— Start DATA SEGMENT —
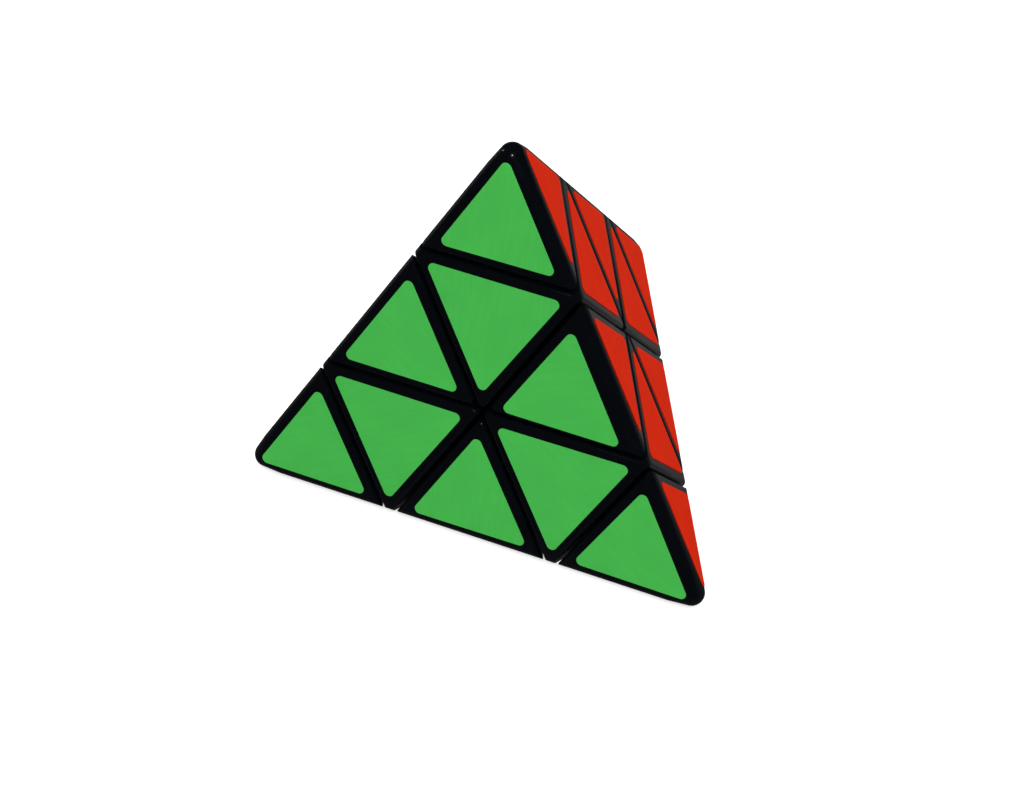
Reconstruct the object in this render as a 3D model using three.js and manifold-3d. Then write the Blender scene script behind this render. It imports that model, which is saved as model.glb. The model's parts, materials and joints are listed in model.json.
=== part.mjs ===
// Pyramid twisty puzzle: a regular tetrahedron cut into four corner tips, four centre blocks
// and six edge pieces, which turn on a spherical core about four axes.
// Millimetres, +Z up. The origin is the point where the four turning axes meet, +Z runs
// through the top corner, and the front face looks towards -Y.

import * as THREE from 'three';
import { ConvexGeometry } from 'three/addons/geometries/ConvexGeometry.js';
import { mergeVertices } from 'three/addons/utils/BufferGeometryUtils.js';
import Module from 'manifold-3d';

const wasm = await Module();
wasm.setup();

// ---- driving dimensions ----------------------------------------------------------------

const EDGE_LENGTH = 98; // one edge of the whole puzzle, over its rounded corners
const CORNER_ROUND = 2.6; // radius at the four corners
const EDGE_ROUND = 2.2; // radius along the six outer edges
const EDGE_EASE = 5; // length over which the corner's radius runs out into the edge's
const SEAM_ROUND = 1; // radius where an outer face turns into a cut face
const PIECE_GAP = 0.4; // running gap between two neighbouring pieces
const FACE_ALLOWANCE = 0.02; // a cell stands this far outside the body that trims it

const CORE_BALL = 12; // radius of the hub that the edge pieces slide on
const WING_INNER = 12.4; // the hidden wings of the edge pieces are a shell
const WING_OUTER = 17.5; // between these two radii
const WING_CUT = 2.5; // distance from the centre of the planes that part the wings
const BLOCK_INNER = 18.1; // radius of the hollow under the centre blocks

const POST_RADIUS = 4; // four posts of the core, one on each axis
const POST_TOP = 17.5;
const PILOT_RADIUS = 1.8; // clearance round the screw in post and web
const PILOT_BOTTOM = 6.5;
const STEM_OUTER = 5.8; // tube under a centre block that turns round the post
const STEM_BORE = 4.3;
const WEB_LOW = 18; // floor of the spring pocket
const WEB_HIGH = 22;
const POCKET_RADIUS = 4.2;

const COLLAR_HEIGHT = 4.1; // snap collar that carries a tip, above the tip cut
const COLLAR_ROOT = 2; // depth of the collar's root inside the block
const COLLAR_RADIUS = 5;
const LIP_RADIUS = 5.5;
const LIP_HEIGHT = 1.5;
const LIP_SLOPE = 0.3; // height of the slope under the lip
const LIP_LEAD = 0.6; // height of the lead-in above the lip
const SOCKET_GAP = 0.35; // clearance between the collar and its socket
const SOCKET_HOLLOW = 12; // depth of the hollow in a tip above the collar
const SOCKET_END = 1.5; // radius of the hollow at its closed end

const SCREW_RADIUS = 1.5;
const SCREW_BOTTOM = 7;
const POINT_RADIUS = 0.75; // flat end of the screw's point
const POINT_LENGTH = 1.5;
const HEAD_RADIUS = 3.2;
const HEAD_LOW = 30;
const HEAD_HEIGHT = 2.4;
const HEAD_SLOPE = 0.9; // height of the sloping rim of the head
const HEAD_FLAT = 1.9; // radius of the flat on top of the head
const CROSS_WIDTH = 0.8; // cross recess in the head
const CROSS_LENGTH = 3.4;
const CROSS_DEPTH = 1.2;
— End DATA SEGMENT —
WORK TO COMPLETE: Your task is to reproduce the whole listing exactly.

ANSWER TO THIS EXERCISE:
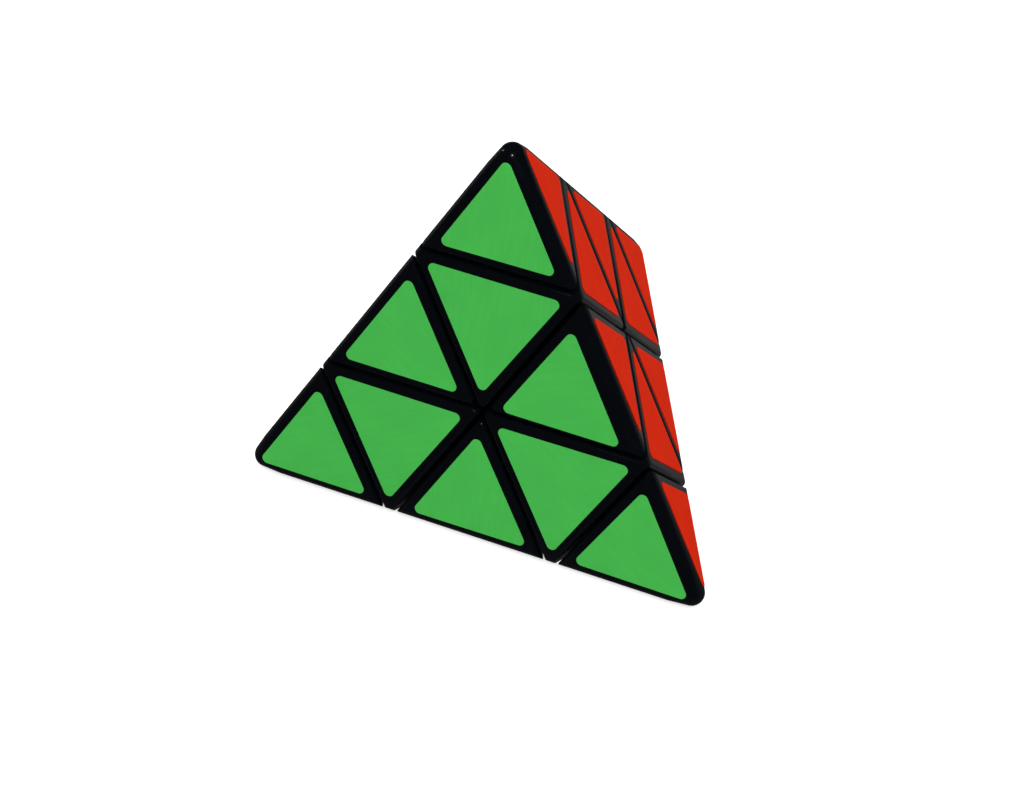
Reconstruct the object in this render as a 3D model using three.js and manifold-3d. Then write the Blender scene script behind this render. It imports that model, which is saved as model.glb. The model's parts, materials and joints are listed in model.json.
=== part.mjs ===
// Pyramid twisty puzzle: a regular tetrahedron cut into four corner tips, four centre blocks
// and six edge pieces, which turn on a spherical core about four axes.
// Millimetres, +Z up. The origin is the point where the four turning axes meet, +Z runs
// through the top corner, and the front face looks towards -Y.

import * as THREE from 'three';
import { ConvexGeometry } from 'three/addons/geometries/ConvexGeometry.js';
import { mergeVertices } from 'three/addons/utils/BufferGeometryUtils.js';
import Module from 'manifold-3d';

const wasm = await Module();
wasm.setup();

// ---- driving dimensions ----------------------------------------------------------------

const EDGE_LENGTH = 98; // one edge of the whole puzzle, over its rounded corners
const CORNER_ROUND = 2.6; // radius at the four corners
const EDGE_ROUND = 2.2; // radius along the six outer edges
const EDGE_EASE = 5; // length over which the corner's radius runs out into the edge's
const SEAM_ROUND = 1; // radius where an outer face turns into a cut face
const PIECE_GAP = 0.4; // running gap between two neighbouring pieces
const FACE_ALLOWANCE = 0.02; // a cell stands this far outside the body that trims it

const CORE_BALL = 12; // radius of the hub that the edge pieces slide on
const WING_INNER = 12.4; // the hidden wings of the edge pieces are a shell
const WING_OUTER = 17.5; // between these two radii
const WING_CUT = 2.5; // distance from the centre of the planes that part the wings
const BLOCK_INNER = 18.1; // radius of the hollow under the centre blocks

const POST_RADIUS = 4; // four posts of the core, one on each axis
const POST_TOP = 17.5;
const PILOT_RADIUS = 1.8; // clearance round the screw in post and web
const PILOT_BOTTOM = 6.5;
const STEM_OUTER = 5.8; // tube under a centre block that turns round the post
const STEM_BORE = 4.3;
const WEB_LOW = 18; // floor of the spring pocket
const WEB_HIGH = 22;
const POCKET_RADIUS = 4.2;

const COLLAR_HEIGHT = 4.1; // snap collar that carries a tip, above the tip cut
const COLLAR_ROOT = 2; // depth of the collar's root inside the block
const COLLAR_RADIUS = 5;
const LIP_RADIUS = 5.5;
const LIP_HEIGHT = 1.5;
const LIP_SLOPE = 0.3; // height of the slope under the lip
const LIP_LEAD = 0.6; // height of the lead-in above the lip
const SOCKET_GAP = 0.35; // clearance between the collar and its socket
const SOCKET_HOLLOW = 12; // depth of the hollow in a tip above the collar
const SOCKET_END = 1.5; // radius of the hollow at its closed end

const SCREW_RADIUS = 1.5;
const SCREW_BOTTOM = 7;
const POINT_RADIUS = 0.75; // flat end of the screw's point
const POINT_LENGTH = 1.5;
const HEAD_RADIUS = 3.2;
const HEAD_LOW = 30;
const HEAD_HEIGHT = 2.4;
const HEAD_SLOPE = 0.9; // height of the sloping rim of the head
const HEAD_FLAT = 1.9; // radius of the flat on top of the head
const CROSS_WIDTH = 0.8; // cross recess in the head
const CROSS_LENGTH = 3.4;
const CROSS_DEPTH = 1.2;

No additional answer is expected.